Water Governance. Responsibility for water stewardship is extremely fragmented at both the state and local levels of government. In 2001, the Connecticut General Assembly created the Water Planning Council in the hope that it would bring some order to the situation. But the Council (which consists of DEEP, PURA, DPH, and OPM) was only given authority to submit an annual report; in 2014, this authority was extended to development of the Plan, which is to be submitted to the legislature; thus, the Plan is a kind of super report. There is no governing structure for the Council, no rules for decision-making. On this issue, the Plan and the Council itself express quite clearly that prompt action is needed.
Dried Up Streams. Since 2014, it has been the stated goal of Rivers Alliance that, under the Plan, it shall no longer be legal to dry up streams. Many of our streams suffer artificial drought every year. Some are reduced to a trickle; a few show bare stream beds. Our state gets on average approximately 50 inches of rain each year. This is a water fortune. So why are people asked to choose between water in the faucet and water in their streams?
Groundwater Pumping.A major source of water supply is groundwater, and, going forward, groundwater will be used in greater and great volumes; it is easier and cheaper to access. Nevertheless, there is nothing in our streamflow-protection regulations that limits groundwater pumping. That portion of the regulation was stripped out in response to political pressure. At the time (2012), leading legislators promised to take up the problem in the next session. The science is clear: excessive groundwater pumping draws down surface water and kills aquatic wildlife. There is no need to tolerate this kind of harm in this state.
Registrations. Since 1982, utilities and others taking water were exempted from environmental regulation of those diversions if they registered with the state the amount they were using or were likely to use. Under this compromise law (Water Diversion Policy Act), there was and is no requirement that the sources registered as used actually could yield the amounts registered. There is nothing to stop a registered user from egregious abuse of sources. Legislators first became aware of this problem around 2000, when multi-town litigation over the Shepaug River was in progress and DEEP (then DEP) submitted a report documenting that the great majority of diversions and of the water volumes diverted were exempt from oversight or limits.Among the numerous other problematic cases have been the increased impoundment of the Mill River in New Haven, the desiccation and fish kill in the Fenton River at UConn, and the similar desiccation of the Copper Mine Brook trout stream in Bristol.As long as most of our water is allocated for use with no environmental limits, we will not be able to protect natural waters in Connecticut.

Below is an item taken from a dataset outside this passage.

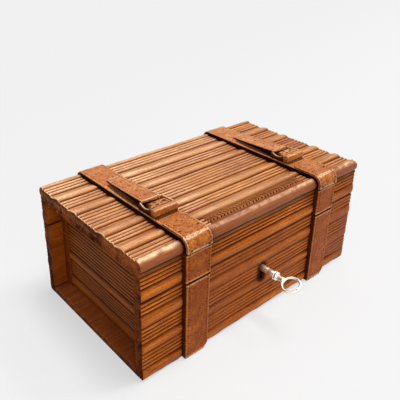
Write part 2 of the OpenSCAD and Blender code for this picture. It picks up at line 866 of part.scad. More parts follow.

Water Bottling and Other Large-Volume Water Sales. The controversy that flared up in Bloomfield over sales of public water to a private bottling company is one of the many critical spin-offs of the registration system. To have credibility, the Plan cannot be silent or evasive on this issue.
The Benefits of Healthy Natural Waters. The Plan should include a clear statement of why so many people in Connecticut value their natural waters and want them protected. Detail the benefits to the world around us and to our individual health and wellbeing.
Balance. The Plan prominently calls for balance in water policy and practices. However, if the balance in question is between environmental protection and societal claims on water, then we are starting in a situation of stark imbalance. Balance should not mean that we start with the status quo and that, thereafter, each step to protect natural waters must be balanced with a step to get those waters out of the natural environment and into a pipe.We define “balance” as an ongoing condition of sustainability, such that preservation of waters in the public trust coexists with human health and societal wellbeing. The Plan verges on this principle in its positive references to the “triple bottom line.” The term refers to a balance in public and private policies between three sectors usually identified as People, Planet, Profits (the human race, the natural world, private businesses).
Public Access to Water Data. In 2003, water utilities successfully supported sweeping exemptions from the Freedom of Information Act for their data. Together with the Department of Public Health (DPH), water companies redacted, deleted, or otherwise withheld from the public all information on the location, safe yield, and margins of safety of their sources. In a series of challenges by Rivers Alliance, the water companies’ rights to data secrecy were upheld by the Freedom of Information Commission. Prior to the start of work on the comprehensive state Water Plan and on the parallel plans being developed by Water Utility Coordinating Committees (WUCCs), Rivers Alliance and other organizations maintained that no policy decisions relating to allocation and management of the public’s water should be approved unless the public had the chance to see the underlying data. In 2016, compromise legislation was passed that seemed to give the public access to this basic utility data. However this month (October 2017), DPH stated at a meeting of the Water Planning Council that its attorney and the attorney for the Department of Administrative Services maintained that the adverse rulings in the Freedom of Information Commission (mostly in 2010) still were legally binding. The case that precipitated this conclusion was a request by Save Our Water to see the supply plan of the Metropolitan District Commission. Redacted material included the all-important calculations of safe yield, which are essential to calculating margins of safety. THERE IS NO POINT IN ASKING THE PUBLIC TO PARTICIPATE IN OR ACCEPT WATER PLANS IF THE DATA ON WHICH THE PLAN IS BASED CANNOT BE SEEN BY THE PUBLIC.